The small lytic mass associated with the anterolateral cortex of the tibia metaphysis shows evidence of chondroid-type mineralization by radiography ("rings and arcs" pattern of calcification). The MR images nicely demonstrate the lesion originating from the superficial cortex, without intramedullary invasion. The absence of associated reactive marrow edema is suggestive of a benign etiology. The MR signal characteristics (T1 intermediate, T2 hyperintense) are typical of chondral tissue.
The differential diagnosis includes:
- periosteal (juxta-cortical) chondroma
- chondromyxoid fibroma (intramedullary >> juxta-cortical location, sclerotic rim, and radiographically apparent chondroid matrix is uncommon)
- non-epiphyseal chondroblastoma (classically T2 hypointense due to immature chondroid matrix, usually associated with reactive marrow edema)
The presentation and imaging appearance, including the lobulated and exophytic morphology, are most consistent a benign juxtacortical chondroma.

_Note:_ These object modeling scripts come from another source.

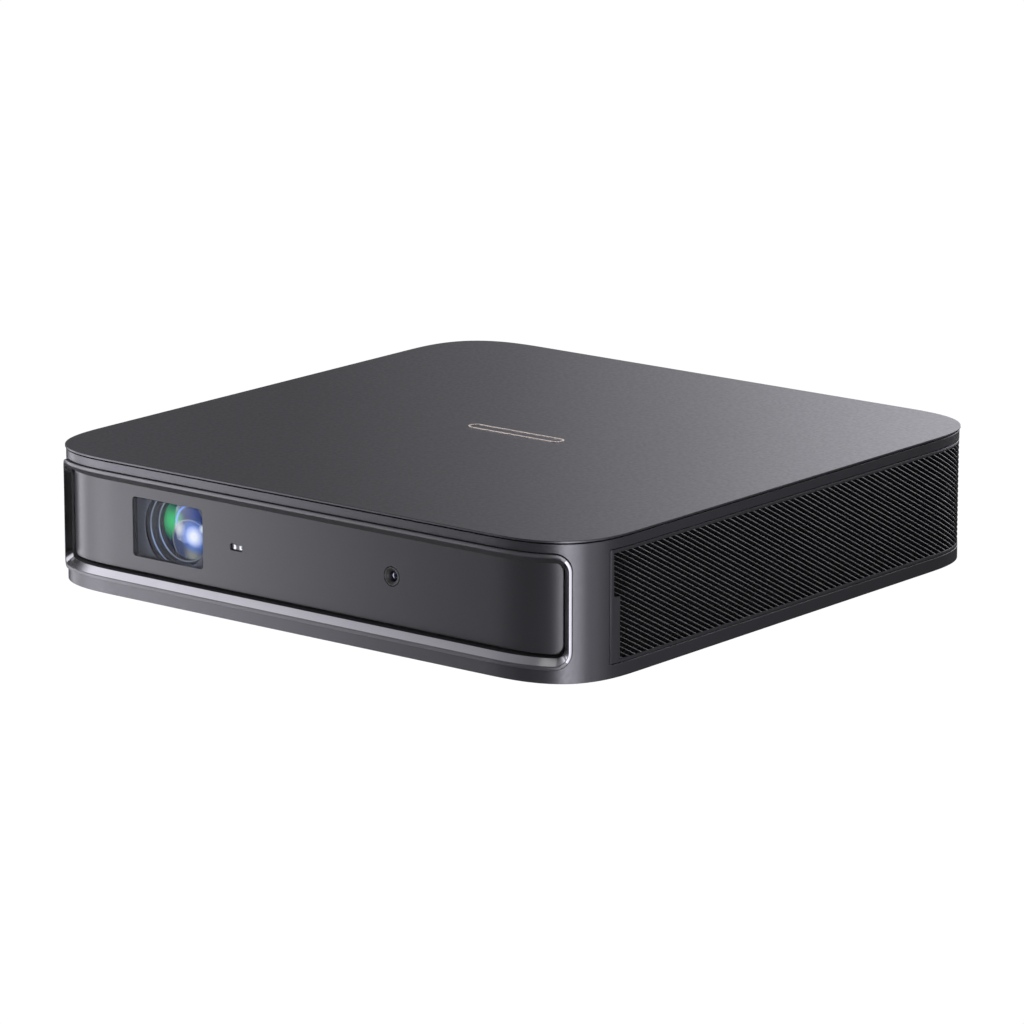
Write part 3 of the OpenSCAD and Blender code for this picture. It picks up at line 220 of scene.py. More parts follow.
def rounded_rect(cx, cz, half_w, half_h, r, arc=8, sides=None):
    """A counter-clockwise loop with rounded corners.

    sides is how many steps the upright and the level sides take."""
    r = max(r, SMALLEST_R)
    loop = []
    for sx, sz, turn in ((1, -1, -90), (1, 1, 0), (-1, 1, 90), (-1, -1, 180)):
        for i in range(arc + 1):
            a = math.radians(turn + 90 * i / arc)
            loop.append((cx + sx * (half_w - r) + r * math.cos(a),
                         cz + sz * (half_h - r) + r * math.sin(a)))
    if not sides:
        return loop
    full = []
    for i, a in enumerate(loop):
        b = loop[(i + 1) % len(loop)]
        n = sides[(i // (arc + 1)) % 2] if i % (arc + 1) == arc else 1
        full += [(a[0] + (b[0] - a[0]) * k / n, a[1] + (b[1] - a[1]) * k / n) for k in range(n)]
    return full


def circle(cx, cz, r, n=48):
    turns = [2 * math.pi * i / n for i in range(n)]
    return [(cx + r * math.cos(a), cz + r * math.sin(a)) for a in turns]


def segment_normals(loop):
    """Outward normal of each segment of a counter-clockwise loop."""
    return [Vector((b[1] - a[1], a[0] - b[0])).normalized()
            for a, b in zip(loop, loop[1:] + loop[:1])]


def offset_loop(loop, distance):
    """The loop moved outwards, with mitred corners."""
    normals = segment_normals(loop)
    moved = []
    for i, p in enumerate(loop):
        a, b = normals[i - 1], normals[i]
        n = (a + b) / (1 + a.dot(b))
        moved.append((p[0] + n.x * distance, p[1] + n.y * distance))
    return moved


ROUND_COSINE = 0.85             # segments that turn less than this are one round edge


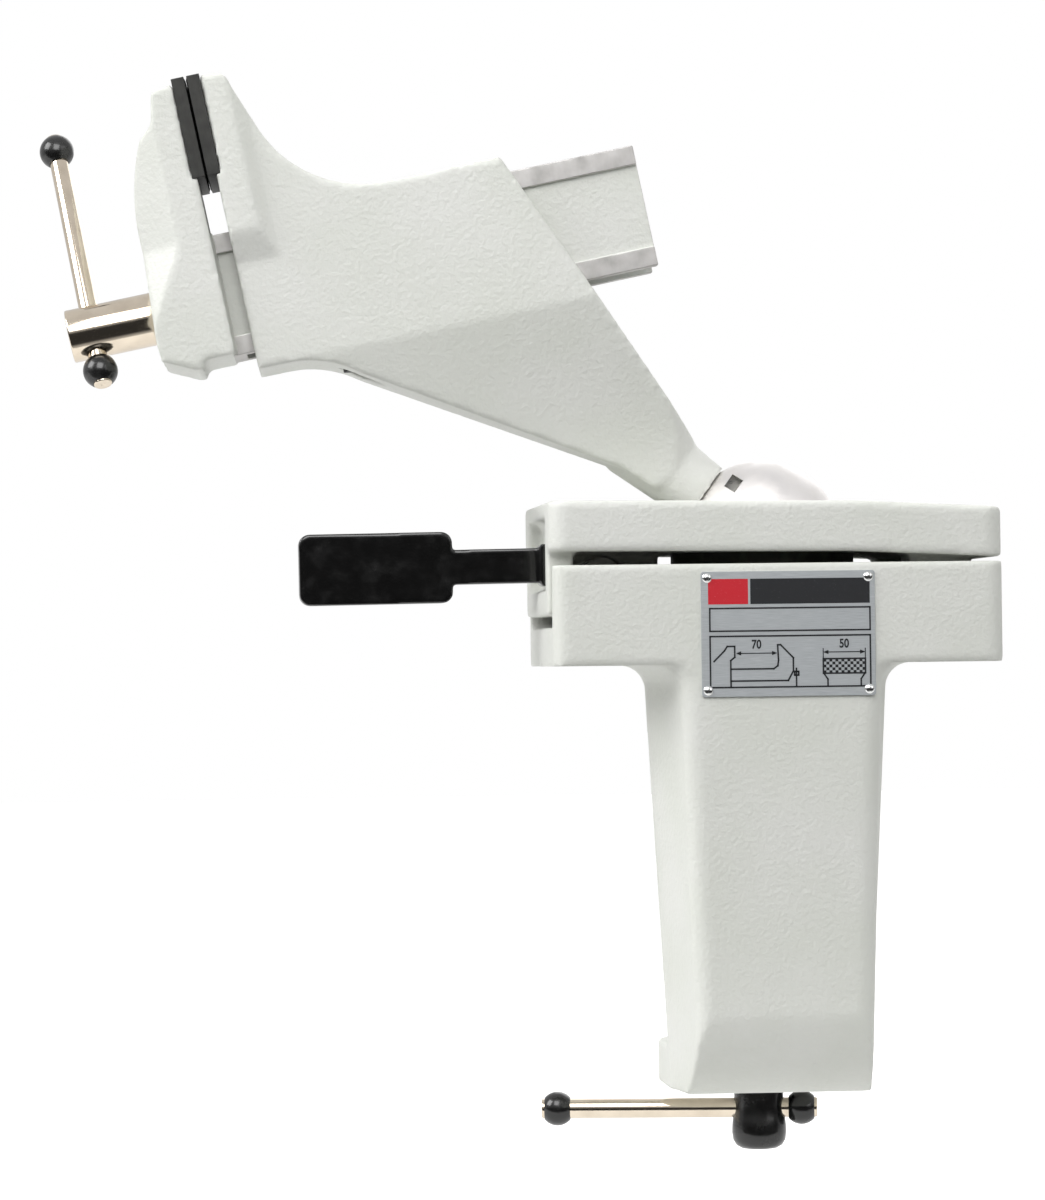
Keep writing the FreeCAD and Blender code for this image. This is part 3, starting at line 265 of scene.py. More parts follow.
COAT = powder_coat()
NICKEL = worked_metal("bright nickel plate", "E6D9C7", "D8CBB9", 0.07, TOMMY, (1, 0.1, 0.1), scuff=0.05)
BALL_STEEL = worked_metal("polished steel ball", "F6F3F2", "EFECEA", 0.36, NECK, (0.1, 0.1, 1), scuff=0.04)
BRIGHT_STEEL = worked_metal("turned bright steel", "C2C1BD", "A9A8A4", 0.24, PLAIN, (0.1, 0.1, 1))
PLATE_STEEL = worked_metal("blanked steel plate", "CFCDC8", "B4B2AD", 0.24, PLAIN, (0.08, 1, 1))
MILLED = worked_metal("milled slide rail", "C8C6C4", "BFBDBB", 0.46, HEAD, (1, 0.05, 0.05), line=0.5 * MM,
                      scuff=0.05)
RIVET_METAL = worked_metal("rolled aluminium rivet", "E9EAEA", "D6D7D7", 0.12, PLAIN, (1, 1, 1),
                           line=0.3 * MM)
BLACKED = black_oxide()
PHENOLIC = plastic("moulded black phenolic", "131313", "242424", 0.2, 1.5 * MM, 0.02 * MM, 0.3)
VINYL = plastic("dipped vinyl", "0B0B0B", "181818", 0.16, 3 * MM, 0.04 * MM, 0.4)
SEAT_PLASTIC = plastic("filled nylon seat ring", "5A5C50", "727468", 0.55, 0.6 * MM, 0.05 * MM)
RUBBER = plastic("moulded rubber bench pad", "242424", "333333", 0.75, 0.8 * MM, 0.08 * MM)
SHEET = brushed_sheet()
BLACK_INK = plate_ink("black screen ink", "222326", "4E5054")
RED_INK = plate_ink("red screen ink", "C4212E", "D2646C")


# Making and finishing meshes


def in_scene(name, data):
    """A new object with this data."""
    made = bpy.data.objects.new(name, data)
    bpy.context.scene.collection.objects.link(made)
    return made


def link(name, mesh, *materials):
    """A new object at the origin with this mesh and these materials."""
    piece = in_scene(name, mesh)
    mesh.materials.clear()
    for material in materials:
        mesh.materials.append(material)
    return piece


def ready(piece, body, slot, *stands_for):
    """Rides a finished piece on its body, and hides the CAD nodes it stands for."""
    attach(piece, body)
    if stands_for:
        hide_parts(*stands_for)
    return piece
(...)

Soft, gray mass associated with a piece of bone. The mass measures approximately 2.0 x 2.0 x 1.7 cm. Sections show a cartilaginous neoplasm that has some degree of nuclear atypia and areas of myxoid changes. However, it is known that benign periosteal or juxtacortical chondromas can have atypia. Furthermore, the mass is relatively small, measuring 2.5 cm by imaging, and is well-circumscribed. Immunostains (Ki-67, p53) were indeterminate.
DIAGNOSIS: juxtacortical (periosteal) chondroma.